Zoran Barisic stellte bei seinem 4-2-3-1 Kapitän Steffen Hofmann ins Zentrum hinter Hamdi Salihi, Christopher Drazan sollte die linke Flanke bearbeiten, Boris Prokopic zog es auf der rechten Seite eher in die Mitte. Pehlivan nahm den aktiveren Part im Mittelfeld ein, Stefan Kulovits den destruktiven.

Bei Ricardo Moniz war ein 4-1-4-1 angesagt. Außergewöhnlich daran war einerseits der auf der rechten Verteidigungsseite aufgebotene Stefan Hierländer, als auch der defensive Mittelfeldspieler namens Ibrahim Sekagya (Mendes da Silva fiel verletzt aus), der zwischen den Viererketten Hofmann auf Schritt und Tritt verfolgte und komplett aus dem Spiel nahm. In der offensiven Viererkette versuchte Christoph Leitgeb näher an Alan dran zu bleiben. Simon Cziommer sicherte eher ab.

Disziplin prägt

Beide Interimscoaches hatten ihre Mannschaft akribisch auf den Gegner vorbereitet. Das Spiel wurde intensiv geführt, die ballführenden Spieler fast überall schnell attackiert - besonders in der Mittelfeldzentrale. Salzburg verzichtete nur darauf, die Innenverteidiger Rapids aktiv zu bedrängen. Offensichtlich sah Moniz von Ragnvald Soma und Mario Sonnleitner keine kreative Zerstörungskraft ausgehen. (Für seinen Solostürmer Alan bedeutete das, dass er Pressing vor allem gegen die beiden Außenverteidiger spielte.)

Barisic dürfte sich ähnliches bei Sekagya gedacht haben, der im Spielaufbau häufig den Ball erhielt, weil er als einziger Mittelfeldspieler mehr oder weniger in Frieden gelassen wurde. Sein positiver Einfluss auf das Spiel aus dieser Position war trotz redlicher Bemühung aber gering. Zu wenig scharf waren seine verteilten Flanken, um die Hintermannschaft der Grünen aus dem Tritt bringen zu können.

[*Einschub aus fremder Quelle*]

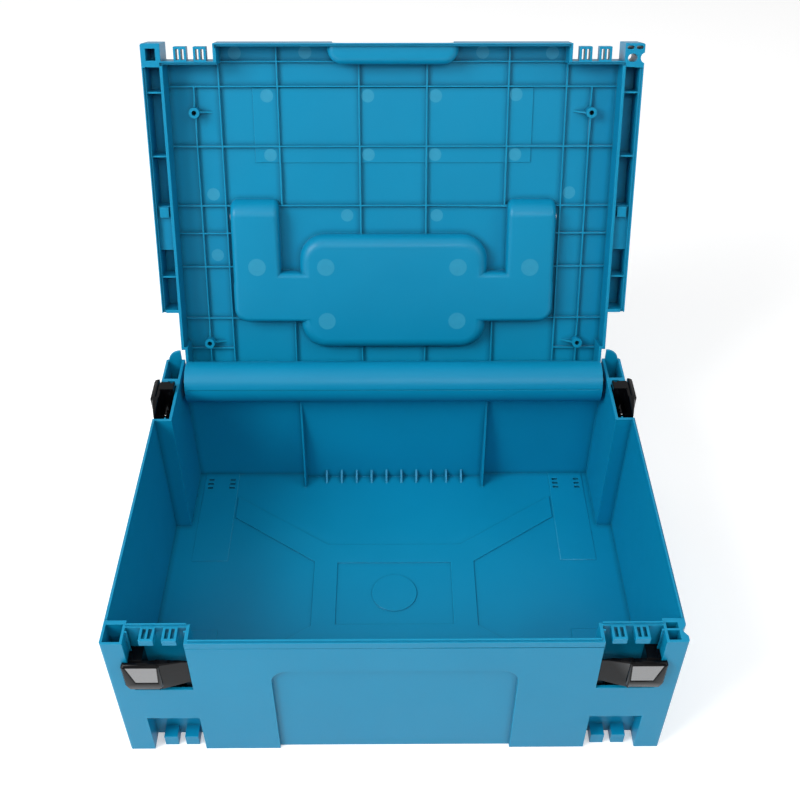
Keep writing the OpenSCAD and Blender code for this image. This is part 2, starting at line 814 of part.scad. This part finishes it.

"So wie Mourinho gegen Barcelona könnte ich nie spielen lassen", sagte Moniz vor dem Spiel. De facto war sein Plan aber von der Spielanlage her ähnlich reaktiv angelegt. Bei Ballgewinn sollten schnelle Angriffe gefahren werden. Ein konstruktives Ballbesitz-Spiel (wie gegen Sturm) zeigte Salzburg nicht. Rapid führte in dieser Statistik klar an, konnte aber daraus aber praktisch überhaupt nichts machen.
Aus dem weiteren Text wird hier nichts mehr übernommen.